Neurotic Outsiders' Self-titled
One of the oddest line-ups since The Power Station, the short-lived Neurotic Outsiders featured Matt Sorum, Duff McKagan, former Sex Pistol Steve Jones and Duran Duran's John Taylor. Their songs were mostly juvenile anthems about sex and strippers, but as usual, a few of the songs ("Angelina", "Feelings Are Good", and "Story Of My Life") were too good to miss. Their cover of The Clash's "Janie Jones" should have been a hit.

Gilby Clarke's The Hangover
Clarke was in a glammed-out mood for this 1997 record. Songs like "Wasn't Yesterday Great", "Blue Grass Mosquito", and his cover of Bowie's "Hang On To Yourself" show the guitarist in rare form. This underrated album barely made a blip on the sales charts, but it's a treasure for rock 'n' roll fans. Clarke's cover of "Happiness Is A Warm Gun" is also worth a listen.

Loaded's Dark Days
Duff's Japan-only release marks a return to the musician's punk roots, and is a clear indication of how far his talent has progressed since his drugged-out days in Guns 'N' Roses. If you can find this one, go ahead and pick it up -- if you don't like it, you can always hock it to a Velvet Revolver fan on Ebay.

Buckethead's Electric Tears
Another mellow departure for the extraordinary guitarist. Obviously, the time Buckethead spent with Axl hasn't removed his ability to create new and beautiful music -- Electric Tears is similar to his work on Colma, but with less of an electronic/New Age bent. "Sketches Of Spain (For Miles)" is ample proof that Buckethead should be scoring films instead of taking orders from Axl on an album that may never see the light of day.

Velvet Revolver's Contraband
Okay, you knew it was on the list somewhere. Despite being loaded with radio-friendly rock anthems, Contraband has its high points -- most notably the songs you won't hear on Clear Channel stations. True, a different singer would have been better than former STP frontman Scott Weiland, but undoubtedly wouldn't have garnered the band as much attention as they've received. Their live covers, which can be found on any (hush hush) P2P network, are the best of the lot, and well worth searching for.

Col. Parker's Rock N Roll Music
Gilby Clarke and Stray Cats' Slim Jim Phantom may seem like an odd combination, but in the short-lived Col. Parker they concocted an effective mixture of garage and blues -- not a huge departure for either musician, but well-crafted stuff nonetheless. Another of those albums that critics seem to love and no one ever hears.

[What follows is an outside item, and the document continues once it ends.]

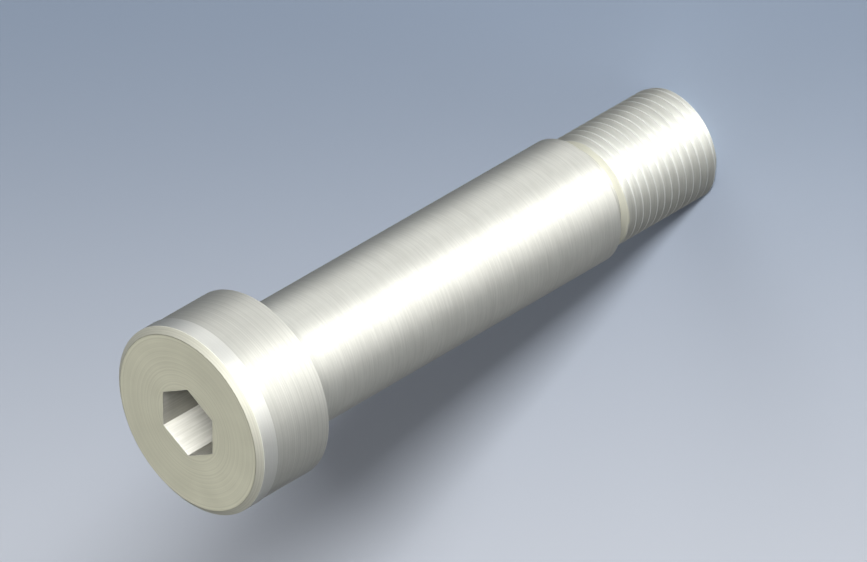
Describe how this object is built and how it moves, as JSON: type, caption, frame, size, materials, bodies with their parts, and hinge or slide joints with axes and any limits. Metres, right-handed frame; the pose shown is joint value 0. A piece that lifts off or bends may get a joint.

Izzy Stradlin's On Down The Road
This 2002 release is Stradlin's tribute to the purity of seventies rock. Part Black Crowes, part Memphis blues, part Rolling Stones (of course), the album is Stradlin's most ambitious and mature material.

Slash's Snakepit's Ain't Life Grand
"Life's Sweet Drug" alone is worth most of this one's purchase price -- and not just because the you'll almost always find this one under a quarter-inch of dust in a record store's cut-out bin. While life wasn't quite as grand for Slash back then as it is now that Velvet Revolver is all the rage, his second solo offering is criminally underrated.